Intriguing electronic and optical prospects of FCC bimetallic two-dimensional heterostructures: epsilon near-zero behavior in UV-Vis range†
Abstract
A higher superconducting critical temperature and large-area epsilon-near-zero systems are two long-standing goals of the scientific community, having an explicit relationship with the correlated electrons in localized orbitals. Motivated by the recent experimental findings of the strongly correlated phenomena in nanostructures of simple Drude metallic systems, we have theoretically investigated some potential bimetallic FCC combinations having close resemblance with the experimental systems. The explored systems include the large-area interface to the embedded and doped two-dimensional (2D) combinatorial nanostructures. Using different effective single-particle first-principles approaches encompassing density functional theory (DFT), time-dependent DFT (TDDFT), phonon and DFT-coupled quantum transport, we propose some interesting correlated prospects of potential bimetallic nanostructures like Au/Ag and Pt/Pd. For the 2D doped and embedded nanostructures of these systems, the DFT-calculated non-trivial band-structures indicate the interfacial morphology-induced band localization. The calculated Fermi-surface topology of the nanostructures and the corresponding nesting behavior may be emblematic to the presence of instabilities, such as charge density waves. The optical attributes extracted from the TDDFT calculations result in near-zero behavior of both real and imaginary parts of the dynamical dielectric response in the ultra-violet to visible (UV-Vis) optical range. In addition, low-energy intra-band plasmonic oscillations, as present for individual metallic surfaces, are completely suppressed for the embedded and doped nanostructures. The TDDFT-derived electron-energy loss spectra manifest the survival of only inter-band transitions. The presence of soft phonons and dynamic instabilities is observed from the phonon-dispersion of the nanostructured systems.
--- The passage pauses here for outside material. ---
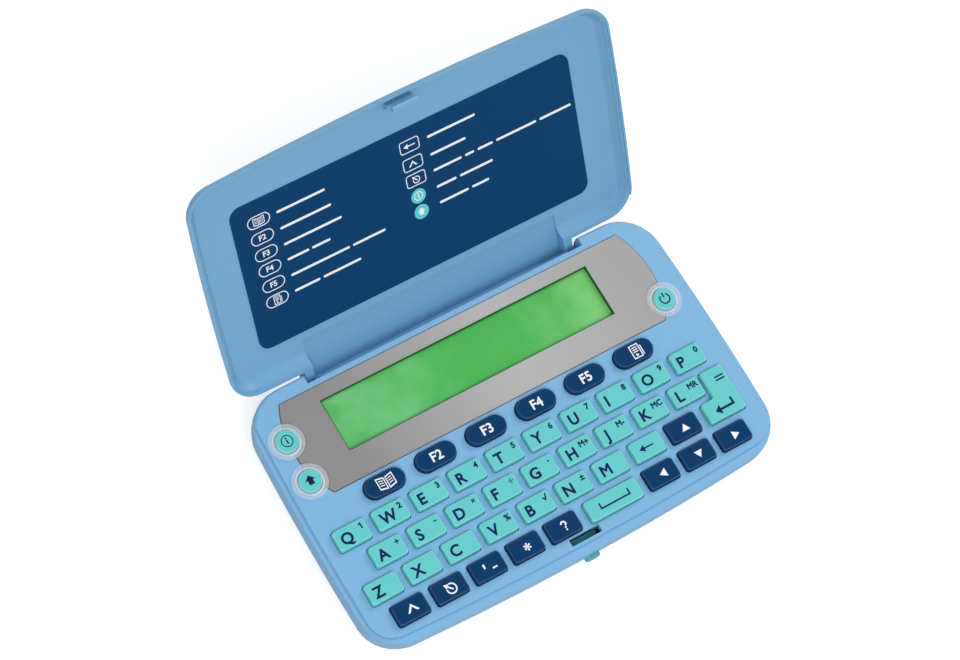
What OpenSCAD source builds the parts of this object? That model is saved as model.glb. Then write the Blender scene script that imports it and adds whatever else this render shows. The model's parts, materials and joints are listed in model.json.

Quantum transport calculations on the simplest possible device made out of these bimetallic systems reveal the generation of highly transmitting pockets over the cross-sectional area for some selected device geometry. We envisage that, if scrutinized experimentally, such systems may unveil many fascinating interdisciplinary aspects of orbital chemistry, physics and optics, promoting their relevant applications in many diverse fields.